Dengan mesin pembunuhnya itu, Mansergh mengultimatum rakyat Surabaya untuk bertekuk lutut alias menyerah, yang berarti mengakui Indonesia belum merdeka. Ultimatum Sekutu itu pun tak digubris sehingga terjadilah pertempuran 10 November 1945 dengan korban yang tidak sedikit.. Semangat dan tekad untuk merdeka itu merupakan semangat yang dipupuk melalui Resolusi Jihad NU yang digagas para ulama NU Surabaya. Dampak perlawanan tersebut tidak pernah terpikir oleh Sekutu yang mengultimatum agar seluruh pemuda dan pasukan bersenjata bertekuk lutut. Tapi yang terjadi justru sebaliknya.
bersenjata bambu runcing
Perlawanan Indonesia berlangsung dalam 2 tahap, pertama pengorbanan diri secara fanatik dengan orang-orang yang hanya bersenjatakan pisau-pisau belati menyerang tank-tank Sherman kemudian dengan cara yang lebih terorganisir dan lebih efektif, mengikuti dengan cermat buku-buku petunjuk militer Jepang. Pertempuran berlangsung dengan ganas selama tiga minggu. Akhir November 1945 seluruh kota telah jatuh ke tangan sekutu, namun semangat perlawanan oleh para pejuang Indonesia yang masih hidup tak bisa dipadamkan.
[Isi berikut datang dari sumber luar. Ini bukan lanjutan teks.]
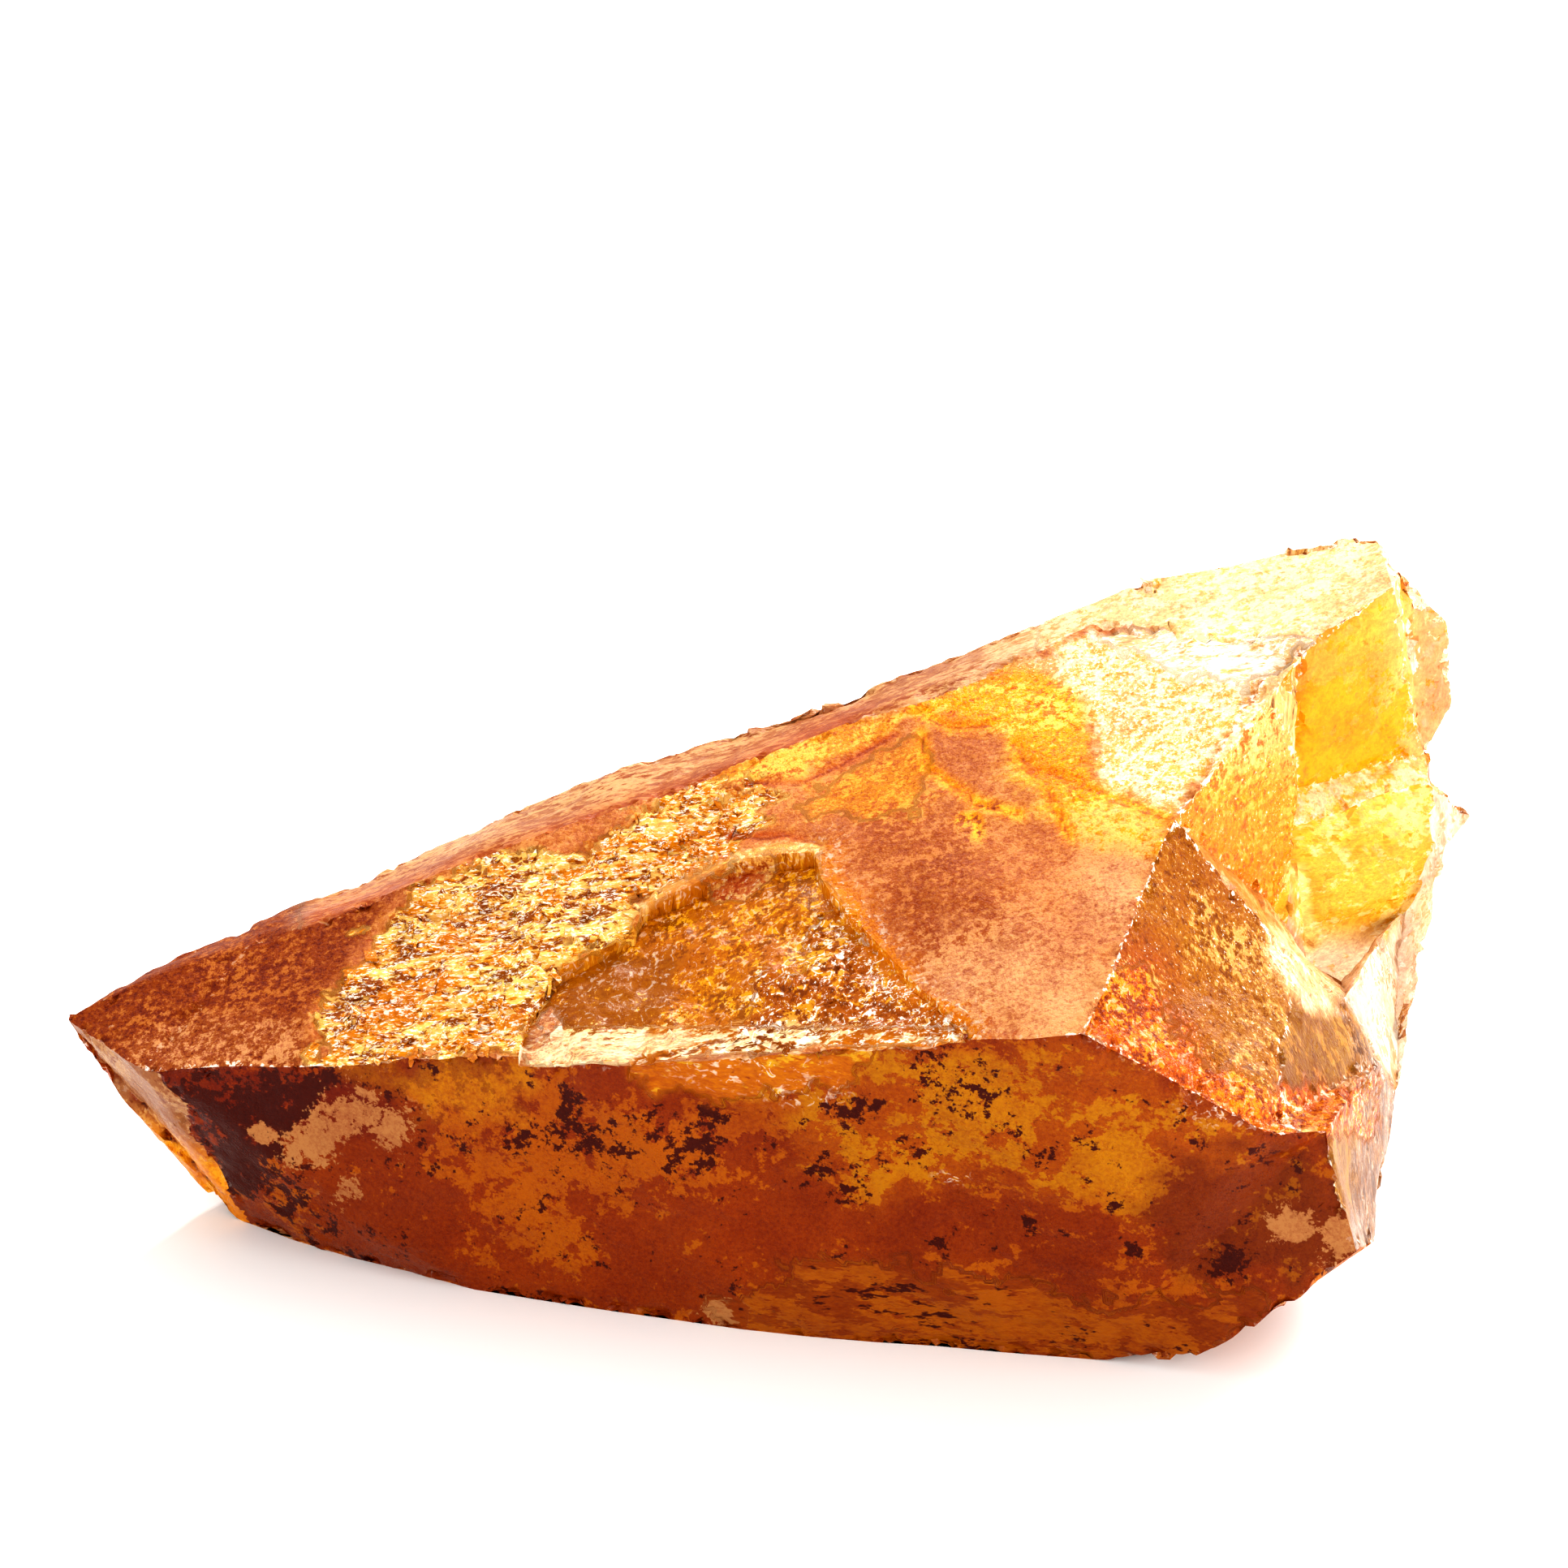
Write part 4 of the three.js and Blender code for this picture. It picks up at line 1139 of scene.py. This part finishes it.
tilt_by = flow.node(
    "FunctionNodeRandomValue", {"data_type": "FLOAT_VECTOR"},
    {0: (-TILT, -TILT, -TURN), 1: (TILT, TILT, TURN), "Seed": given["Seed"]},
)
turned = flow.node("FunctionNodeEulerToRotation", {}, {0: tilt_by})
rotation = flow.node("FunctionNodeRotateRotation", {"rotation_space": "LOCAL"}, {0: lie, 1: turned})
bigger = flow.node(
    "FunctionNodeRandomValue", {"data_type": "FLOAT_VECTOR"},
    {0: SMALLEST, 1: LARGEST, "Seed": given["Seed"]},
)
laid = flow.node(
    "GeometryNodeInstanceOnPoints", {},
    {"Points": strewn, "Instance": slanted, "Rotation": rotation, "Scale": bigger},
)
real = flow.node("GeometryNodeRealizeInstances", {}, {"Geometry": laid})
together = scatter.nodes.new("GeometryNodeJoinGeometry")
for wire in (real, given["Stone"]):
    scatter.links.new(wire.socket, together.inputs[0])
finished = flow.node(
    "GeometryNodeSetMaterial", {},
    {"Geometry": Wire(flow, together.outputs[0]), "Material": given["Finish"]},
)
group_out = scatter.nodes.new("NodeGroupOutput")
scatter.links.new(finished.socket, group_out.inputs[0])
print("scatter tree:", len(scatter.nodes), "nodes")

# %% [markdown]
# ## The stone's one material
# Calcite is clear; its honey colour sits in the skin and in the depth. So there are two
# surfaces with an index of refraction near calcite's: a cloudy one that lets a little light
# through and a clear one that lets most of it through. The painted `clear` mixes them, and
# inside the stone an absorption eats blue first. The looks choose between ground, patch and stain
# where fine noise crosses a threshold, which gives the ragged borders of real iron stain. The
# broken end's dark corners get a painted glow: an emission that stands in for light shining
# through the thin stone. White glints and wriggling highlight lines are painted into the colour
# too.

# %% Honey calcite
CALCITE_IOR = 1.6
SHEEN = 0.05
SEE_THROUGH = 0.12
CLEAR_SEE_THROUGH = 0.9
PAINTED_GLOW_STRENGTH = 0.8
HONEY = (1.0, 0.84, 0.0, 1)
HONEY_DENSITY = 380
# white of the worn edges, and of the painted glints and painted highlight lines
WHITE_WEAR_AND_HIGHLIGHT = (1.0, 0.95, 0.84, 1)

honey = bpy.data.materials.new("honey_calcite_crystal")
honey.use_nodes = True
honey.node_tree.nodes.clear()
web = Tree(honey.node_tree)


def painted(name, out="Fac"):
    return web.node("ShaderNodeAttribute", {"attribute_name": name}, out=out)


def noise(where, per_mm, detail=5, roughness=0.6, distortion=0.0):
    """Noise from about -0.35 to 0.35."""
    sockets = {
        "Vector": where, "Scale": per_mm, "Detail": detail, "Roughness": roughness,
        "Distortion": distortion,
    }
    return web.node("ShaderNodeTexNoise", {}, sockets) - 0.5


def shifted(where, by):
    return web.node("ShaderNodeVectorMath", {"operation": "ADD"}, {0: where, 1: by})


def threshold(value, sharpness):
    return (value * sharpness + 0.5).clamped()


metres = web.node("ShaderNodeTexCoord", out="Object")
mm = web.node("ShaderNodeVectorMath", {"operation": "SCALE"}, {0: metres, "Scale": 1 / MM})
along, upright, fine = painted("along"), painted("upright"), painted("fine")
squeeze = web.node(
    "ShaderNodeCombineXYZ", {},
    {
        "X": 1 - along * 0.6 + upright * 0.4,
        "Y": 1 + along * 0.3 + upright * 0.4,
        "Z": 1 + along * 0.3 - upright * 0.7,
    },
)
run = web.node("ShaderNodeVectorMath", {"operation": "MULTIPLY"}, {0: mm, 1: squeeze})
broad = noise(run, 0.42, detail=4, roughness=0.74)
specky = noise(run, 1.5, detail=3, roughness=0.74)
stained = noise(shifted(run, (31, 17, 5)), 0.5, detail=4, roughness=0.76)
ragged = fine * 0.6 + 0.4
blotchy = broad * (1 - fine) + specky * ragged
mottled = stained * (1 - fine) - specky * ragged
soft = noise(shifted(mm, (7, 3, 11)), 0.16, detail=2)
sugar = noise(run, 3.4, detail=2, roughness=0.78)
winding = noise(shifted(mm, (3, 19, 2)), 0.75, detail=1, roughness=0.5, distortion=1.0)
print("material reads", ", ".join(LOOKS))

# %% Colour
RAGGEDNESS = 2.2
PATCH_EDGE, STAIN_EDGE, GLINT_EDGE, HIGHLIGHT_LINE_EDGE = 13, 10, 14, 14
FINE_SOFTENS = 6
HIGHLIGHT_LINE_WIDTH = 0.035
CRACK_SHADE = (0.62, 0.4, 0.25, 1)

blotches = blotchy * RAGGEDNESS + soft * 0.7
mottles = mottled * RAGGEDNESS + soft * 0.5
patch_here = threshold(blotches + painted("patching"), PATCH_EDGE - fine * FINE_SOFTENS)
stain_here = threshold(mottles + painted("staining"), STAIN_EDGE - fine * FINE_SOFTENS)
# painted highlight: white glints where grain noise passes the painted level
painted_glint = threshold(sugar + painted("glitter") - 0.1, GLINT_EDGE)
frayed_edge = threshold(painted("worn") * 0.16 - painted("edge") * 1.2 + specky * 1.9 - 0.2, 12)
cracked = threshold(0.1 - painted("crack") + sugar * 0.3, 9)
# painted highlight: thin wriggling white lines stand in for reflections of the lamps
highlight_line = threshold(HIGHLIGHT_LINE_WIDTH - winding.maths("ABSOLUTE", winding), 30)
painted_highlight_line = highlight_line * threshold(specky - 0.03, HIGHLIGHT_LINE_EDGE) * painted("wriggly")

colour = web.blend(patch_here, painted("ground", "Color"), painted("patch", "Color"))
colour = web.blend(stain_here, colour, painted("stain", "Color"))
sandy = painted("grain") * 1.2 + 0.3
shade = (0.9 + soft * 0.5 + sugar * sandy + specky * 0.35).clamped()
shade_colour = web.node("ShaderNodeCombineColor", {}, {0: shade, 1: shade * shade, 2: shade * shade})
colour = web.blend(1.0, colour, shade_colour, "MULTIPLY")
crack_colour = web.blend(1.0, colour, CRACK_SHADE, "MULTIPLY")
colour = web.blend(cracked, colour, crack_colour)
colour = web.blend(frayed_edge * painted("worn"), colour, WHITE_WEAR_AND_HIGHLIGHT)
# painted glints and painted highlight lines go into the colour in white
colour = web.blend(painted_glint * 0.85, colour, WHITE_WEAR_AND_HIGHLIGHT)
colour = web.blend(painted_highlight_line, colour, WHITE_WEAR_AND_HIGHLIGHT)

# %% Surface
GRAIN_HEIGHT = 0.25
BUMP_STRENGTH = 0.7

gloss = (painted("gloss") + blotchy * 0.25 - painted_glint * 0.1 - painted_highlight_line * 0.1).clamped()
height_mm = painted("grain") * sugar * GRAIN_HEIGHT
bump = web.node(
    "ShaderNodeBump", {}, {"Strength": BUMP_STRENGTH, "Distance": MM, "Height": height_mm},
)
# painted light: where the painted glow is set, the emission makes the stone glow though no lamp is there
body = web.node(
    "ShaderNodeBsdfPrincipled", {},
    {
        "Base Color": colour, "Roughness": gloss, "Normal": bump, "IOR": CALCITE_IOR,
        "Transmission Weight": SEE_THROUGH, "Specular IOR Level": SHEEN,
        "Emission Color": web.blend(painted("glow"), (0, 0, 0, 1), colour),
        "Emission Strength": PAINTED_GLOW_STRENGTH,
    },
)
clear = web.node(
    "ShaderNodeBsdfPrincipled", {},
    {
        "Base Color": colour, "Roughness": gloss, "Normal": bump, "IOR": CALCITE_IOR,
        "Transmission Weight": CLEAR_SEE_THROUGH,
    },
)
surface = web.node("ShaderNodeMixShader", {}, {0: painted("clear"), 1: body, 2: clear})
depth = web.node("ShaderNodeVolumeAbsorption", {}, {"Color": HONEY, "Density": HONEY_DENSITY})
web.node("ShaderNodeOutputMaterial", {}, {"Surface": surface, "Volume": depth})
print("material nodes:", len(honey.node_tree.nodes))

# %% [markdown]
# ## One finished piece
# The scatter runs as a modifier, its result is made a plain mesh, and the modifier goes. The
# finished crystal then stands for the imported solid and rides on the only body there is.

# %% Finish the crystal
modifier = crystal.modifiers.new("loose flakes", "NODES")
modifier.node_group = scatter
for name, _, default in inputs[1:]:
    modifier[socket_of[name]] = honey if name == "Finish" else default
graph = bpy.context.evaluated_depsgraph_get()
finished_mesh = bpy.data.meshes.new_from_object(crystal.evaluated_get(graph), depsgraph=graph)
crystal.modifiers.remove(modifier)
crystal.data = finished_mesh
finished_mesh.materials.clear()
finished_mesh.materials.append(honey)
finished_mesh.polygons.foreach_set("material_index", np.zeros(len(finished_mesh.polygons), int))
finished_mesh.calc_loop_triangles()
print("triangles in all:", len(finished_mesh.loop_triangles), "materials:", finished_mesh.materials[:])

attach(crystal, "root")
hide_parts("calcite_point")

# %% [markdown]
# ## Table and light
# A pale table and a pale room, with two broad lamps like windows, one behind the stone and one
# to its right, so that the broken end is bright and the front stays deep. A softer lamp in front
# keeps the dark stains readable, and a small one high up gives the wet hollow its highlights.
# A stronger contrast than usual in the view keeps the paper white and the stains dark.

# %% Stage
FLOOR_SIZE = 4.0  # metres
PAPER, PAPER_ROUGHNESS = (0.93, 0.92, 0.9, 1), 0.7
ROOM_COLOUR, ROOM_LIGHT = (1, 1, 1, 1), 0.7
EXPOSURE = 0.25
BOUNCES = {"max_bounces": 5, "diffuse_bounces": 2, "glossy_bounces": 2, "transmission_bounces": 3}

half = FLOOR_SIZE / 2
corners = [(-half, -half, 0), (half, -half, 0), (half, half, 0), (-half, half, 0)]
floor_mesh = bpy.data.meshes.new("table")
floor_mesh.from_pydata(corners, [], [(0, 1, 2, 3)])
floor = put("table", floor_mesh)
paper = bpy.data.materials.new("pale_paper")
paper.use_nodes = True
paper.node_tree.nodes["Principled BSDF"].inputs["Base Color"].default_value = PAPER
paper.node_tree.nodes["Principled BSDF"].inputs["Roughness"].default_value = PAPER_ROUGHNESS
floor_mesh.materials.append(paper)

room = bpy.data.worlds.new("pale room")
room.use_nodes = True
room.node_tree.nodes["Background"].inputs["Color"].default_value = ROOM_COLOUR
room.node_tree.nodes["Background"].inputs["Strength"].default_value = ROOM_LIGHT
scene.world = room
scene.view_settings.view_transform = "Standard"
scene.view_settings.look = "High Contrast"
scene.view_settings.exposure = EXPOSURE
for name, count in BOUNCES.items():
    setattr(scene.cycles, name, count)
print("table", FLOOR_SIZE, "m wide, light bounces", BOUNCES["max_bounces"])

# %% Lamps
LAMPS = (  # name, where (mm), width (mm), watts
    ("window behind", (260, 260, 240), 260, 1.4),
    ("window right", (420, -150, 130), 240, 1.0),
    ("soft front", (-200, -380, 220), 260, 0.4),
    ("high spark", (-60, 300, 330), 50, 0.5),
)
LAMPS_AIM_AT = np.array((0, 0, 20))

for name, at, width, watts in LAMPS:
    light = bpy.data.lights.new(name, "AREA")
    light.shape = "DISK"
    light.size = width * MM
    light.energy = watts
    lamp = put(name, light)
    lamp.location = np.array(at) * MM
    direction = (LAMPS_AIM_AT - np.array(at)) * MM
    lamp.rotation_euler = Vector(direction).to_track_quat("-Z", "Y").to_euler()
print("lamps:", ", ".join(row[0] for row in LAMPS))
Para santri, dan tentara mengikuti ribuan pengungsi yang melarikan diri meninggalkan Surabaya dan kemudian mereka membuat garis pertahanan baru mulai dari Mojokerto di Barat hingga ke arah Sidoarjo di Timur. Beberapa versi menyebut, korban dari RI mencapai 20 ribu bahkan ada yang menyebut 30 ribu jiwa.

laskar hizbullah
Sedemikian dahsyat perlawanan umat Islam, para kiai pesantren berada di medan pertempuran menghadapi tank, pesawat tempur, dan peluru-peluru mematikan. Di sudut pertempuran, salah seorang komandan pasukan India Zia-ul-Haq yang belakangan menjadi Presiden Republik Islam Pakistan tertegun melihat para kiai dan santri sedang bertakbir dan berdoa sambil mengacungkan senjata. Ia tidak tahan menyaksikannya kemudian menjauhi medan perang, keputusan tersebut segera menyebabkan pasukan Inggris kocar-kacir. Sejak awal, sebagian besar pasukan Inggris merupakan serdadu India. Semangat nasionalisme Indonesia yang semakin meningkat disertai tuntutan untuk tidak menindas perjuangan sesama bangsa Asia telah muncul sehingga para serdadu India bertempur setengah hati. Selain itu, peringatan dari Gubernur Inggris di tanah jajahan India akan mengerahkan semakin banyak pasukan-pasukan India untuk menyerang Indonesia sedangkan keadaan di India sendiri semakin gawat.
Perang terus berkecamuk, jihad terus berlangsung. Belanda yang sebelumnya membonceng tentara Sekutu terus melancarkan agresi-agresi militernya. Pihak Inggris sebenarnya tidak senang dengan cara-cara yang ditempuh oleh Belanda. Pada Desember 1945, pemerintah Inggris mendesak Belanda mengambil sikap yang lebih luwes terhadap RI. Pada 1946 diplomat Inggris, Sir Archibald Clark Kerr mengusahakan tercapainya persetujuan Linggarjati antara RI dengan Belanda. Persetujuan ditandatangani namun Belanda melanggar dengan melancarkan agresi militer. Menjelang akhir 1946, komando Inggris di Asia Tenggara dibubarkan, sejak itu peran asing yang kemudian terlibat menggantikan Inggris adalah Amerika Serikat.